I learned a lot writing them up and marvel at the speed and functionality provided by these tools.. for many cases, it is lot easier to write a bash script combining these tools than to write a Perl/Python/Ruby script..


Ahh, what a useful link! Bookmarking immediately. I use AWK like once a year but when I do, I usually struggle a lot. Your examples are really helpful!


thanks, it's a reference for me as well - not easy to remember all the features and tricks


Thanks for that mate. I'm a regular customer your work is greatly appreciated.


thanks for the feedback :) happy learning


what I usually do is to wrap the awk script in to a sh function. I never do one-liners unless it is a well known idiom.


One thing I also really like about Awk is that you can keep 99% of the language in your head. With Awk it is seldom necessary to even reference the man page. I don't have to interrupt myself with looking up the syntax or the order of the parameters to a function.


Agreed. I learned awk a bit late in my Linux journey (started using Linux in 1999, learned awk in 2016), but I can't imagine not using it daily now. Great tool to manipulate data, and it's great for when you want a Unix tool that doesn't exist (e.g., computing the sum or mean of a stream of numbers).


I never got past using awk for string replacement that I couldn't pull off as a regex in grep...


awk is a fundamental part of the unix ecosystem. It's in the hall of fame of utils along with the likes of grep. If you use unix or linux in any semi-serious capacity, you are familiar with awk.


I'll just share my biggest Awk-based project here: A tool that creates HTML documentation from Markdown comments in your source code.

It does essentially what Javadoc does, except it uses Markdown to format text, which I find much more pleasing to the eyes when you read source code.

The benefit of doing it in Awk is that if you want to use it in your project, you can just distribute a single script with your source code and add a two lines to your Makefile. Because of the ubiquity of Awk, you never have to worry whether people building your library has the correct tools installed.

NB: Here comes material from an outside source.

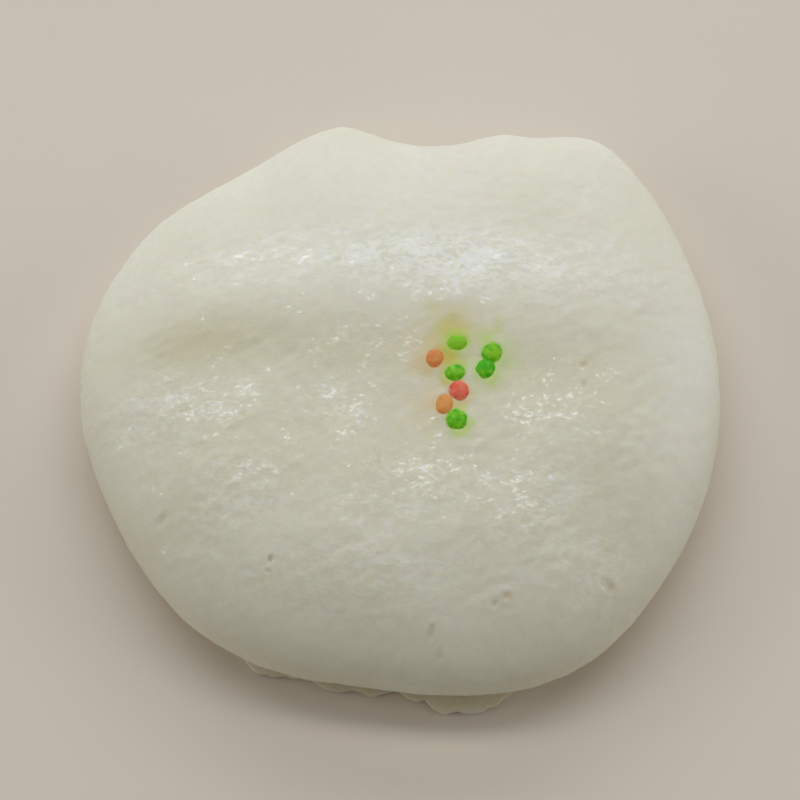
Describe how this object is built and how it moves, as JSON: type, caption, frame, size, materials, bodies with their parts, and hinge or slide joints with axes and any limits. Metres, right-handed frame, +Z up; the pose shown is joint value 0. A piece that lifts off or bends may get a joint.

It doesn't have all the features that more sophisticated tools like Doxygen provides, but I'm going to keep on doing the documentation for my small hobby projects this way.

[1] https://github.com/wernsey/d.awk


It is true that there exists an awk most everywhere, but I've been burned a few times by the discovery that nawk (Solaris (dating myself a bit there...)), gawk (many GNU/Linux distros), and mawk (some GNU/Linux distros? Don't know where I ran into it, but I have in the last couple of years) all have subtle incompatibilities around the edges.

As I recall, gawk in particular has some extensions that are explicitly a superset of the standard funcionality. Which is great if you're only targeting gawk and know about it. It's less great if you think you're only targeting gawk, and discover later on that there's a system with a different awk you need to support.

Your project looks neat, by the way. I'm looking forward to taking a closer look.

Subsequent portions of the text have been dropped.